Nvidia shares have been remarkably resilient to geopolitical headlines. The stock ended 2025 near all-time highs despite ongoing uncertainty about China access. The company's $4.6 trillion market cap reflects expectations of continued data center demand regardless of export policy.

The smuggling news doesn't directly affect Nvidia's financials. If anything, it demonstrates the intensity of global demand for the company's products—buyers will pay premiums and take legal risks to acquire them.

But it does create headline risk. Any suggestion that Nvidia products are reaching prohibited end users, even without the company's knowledge, invites regulatory scrutiny. The investigation could complicate the H200 approval process or prompt additional oversight requirements.

Bank of America's recent call on six chip stocks driving a trillion-dollar surge included Nvidia prominently. That thesis depends partly on the assumption that export policies become more permissive, not less. A high-profile enforcement action could shift the narrative.

The Enforcement Challenge

Export controls on semiconductors face inherent limitations.

First, chips are small and valuable—easy to conceal, worth transporting. A single suitcase can hold millions of dollars in AI processors. That's different from, say, restricting fighter jet exports.

Second, the global supply chain is complex. Nvidia designs chips that TSMC manufactures in Taiwan, which are then assembled and distributed through multiple countries before reaching end users. Tracking every unit requires cooperation across jurisdictions that don't always align on policy goals.

Third, intermediaries can provide cover. The alleged smuggling ring reportedly used front companies and transshipment points to obscure the final destination. Legitimate distribution channels can be exploited by actors willing to falsify documentation.

None of this means export controls are pointless. They raise costs and risks for illicit transfers, slow the flow of technology, and create legal jeopardy for violators. But perfect enforcement is impossible.

What Comes Next

The investigation will likely expand. Federal authorities typically pursue cases of this magnitude aggressively, seeking to identify all participants and recover assets. Arrests and indictments may follow.

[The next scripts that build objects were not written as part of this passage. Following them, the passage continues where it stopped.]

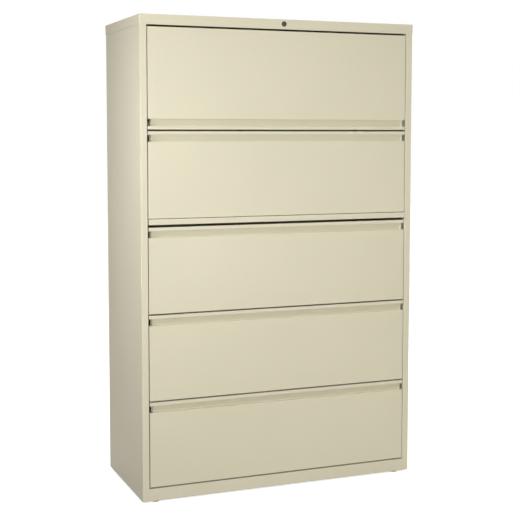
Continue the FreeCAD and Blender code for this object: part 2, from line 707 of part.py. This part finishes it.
def roll_out_shelf():
    """Shallow tray: floor, two side walls for the rails, a low lip in front and behind."""
    sheet = BODY_SHEET
    half = BODY_HALF
    floor = box(-half, half, Y_SHELF_FRONT, Y_BODY_BACK, Z_SHELF, Z_SHELF + sheet)
    wall = box(half - sheet, half, Y_SHELF_FRONT, Y_BODY_BACK, Z_SHELF, Z_SHELF + SHELF_SIDE)
    lips = [box(-half, half, y, y + sheet, Z_SHELF, Z_SHELF + SHELF_LIP)
            for y in (Y_SHELF_FRONT, Y_BODY_BACK - sheet)]
    return fuse([floor] + both_sides(wall) + lips)


# Posting shelf

def posting_shelf():
    """Writing surface with folded edges; its nose stands proud and is the finger pull."""
    sheet = POSTING_SHEET
    y_nose = Y_FRONT - POSTING_PROUD
    y_nose_back = y_nose + POSTING_NOSE_DEPTH
    nose_points = [
        (y_nose_back, Z_POSTING_TOP), (y_nose, Z_POSTING_TOP), (y_nose, Z_POSTING),
        (y_nose_back, Z_POSTING), (y_nose_back, Z_POSTING + sheet), (y_nose + sheet, Z_POSTING + sheet),
        (y_nose + sheet, Z_POSTING_TOP - sheet), (y_nose_back, Z_POSTING_TOP - sheet),
    ]
    bend = FRONT_BEND
    tight = FRONT_BEND - sheet
    radii = [0, bend, bend, 0, 0, tight, tight, 0]
    nose = along_x(nose_points, -FRONT_HALF, FRONT_HALF, radii)
    half = POSTING_HALF
    y_end = Y_POSTING_BACK
    top = box(-half, half, y_nose_back, y_end, Z_POSTING_TOP - sheet, Z_POSTING_TOP)
    side = box(half - sheet, half, y_nose_back, y_end, Z_POSTING_TOP - POSTING_SIDE, Z_POSTING_TOP)
    rear = box(-half, half, y_end - sheet, y_end, Z_POSTING_TOP - POSTING_SIDE, Z_POSTING_TOP)
    return fuse([nose, top, rear] + both_sides(side))


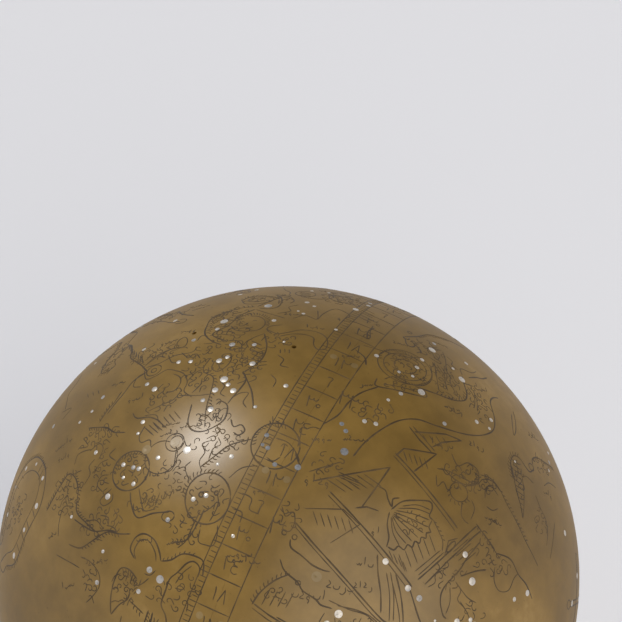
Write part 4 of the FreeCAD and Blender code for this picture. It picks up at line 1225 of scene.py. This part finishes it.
    "dragon": ((285, 56, 40), """
        C -15,1 -12,3.6 -8,7.4 -3,8.2 2.4,6 6,0 4,-6.6 -3,-9.6 -9,-11.6 -14,-9
        c -14,-0.6 -11,2 -7.6,5 -3.4,5.6 1,3.6 3.8,-0.4 2.2,-4.6 -3,-7 -8.6,-8.6 -13,-6.8
        h -11.4,3.2 -10.2,1.6 2.2,1.1 4
        h 4.6,2.8 2.8,1.4 0.5,-1.7 3
        h 1.4,-8 1,-5.8 -2.6,-0.9 5
        C -15,1 -17.4,1.6 -18.4,-0.4 -16.4,-1.6 -14,-0.6
        o -16,0.3 0.4,0.4
        C -14,-9 -17,-8.4 -18.6,-5.4 -15.4,-6 -13,-6.8
        f 0.8,0.8 -15,1 -12,3.6 -8,7.4 -3,8.2 2.4,6 6,0
        f 0.8,0.9 -3,-9.6 -9,-11.6 -14,-9
        n -8,-1.4 1.2,5
        n 9,3 1.2,5
        n -20,6 1.1,4
        s -7,-2 6,3 12,1.1
    """),
}
for name, (placing, drawing) in figure_drawings.items():
    engraving("figure_" + name, laid(drawing, placing))

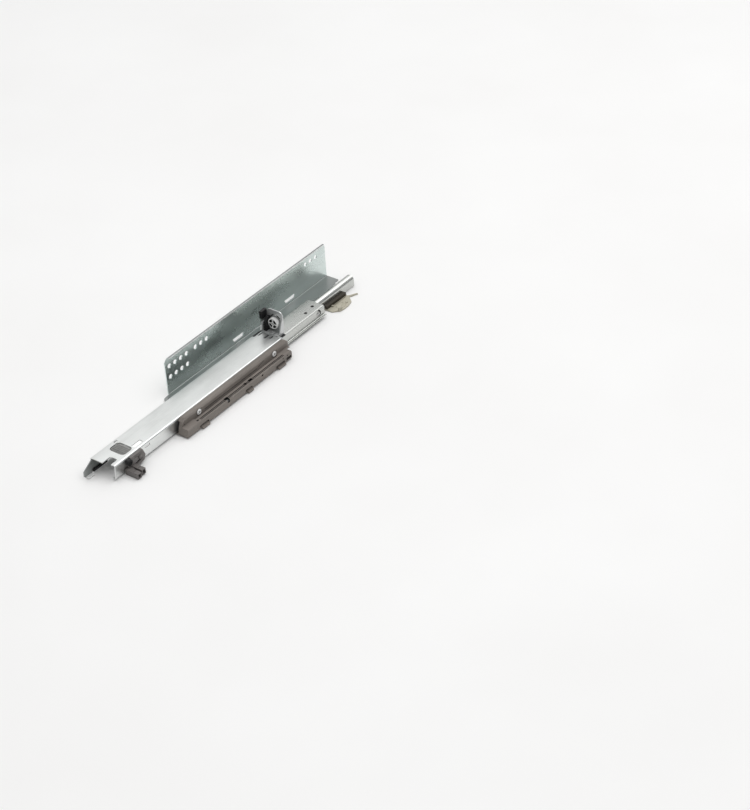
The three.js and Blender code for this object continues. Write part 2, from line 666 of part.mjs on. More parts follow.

For Nvidia, the path forward involves cooperation with investigators while continuing to lobby for clearer export policies. The company benefits from legitimate China access—the H200 opportunity alone could add billions in revenue—and has every incentive to support enforcement against unauthorized transfers.

For traders, the smuggling case is a reminder that geopolitics remain a first-order risk for semiconductor stocks. The Intel halt on 18A chip tests demonstrated how quickly sentiment can shift on hardware headlines. Nvidia's dominance insulates it somewhat, but export control developments can move the stock.

The $160 million allegedly smuggled is a rounding error compared to Nvidia's quarterly revenue. But the case illustrates why chip controls remain contentious—and why the AI hardware race extends far beyond quarterly earnings reports.

Someone wanted those chips badly enough to risk federal prosecution. That's the clearest signal of demand you'll find.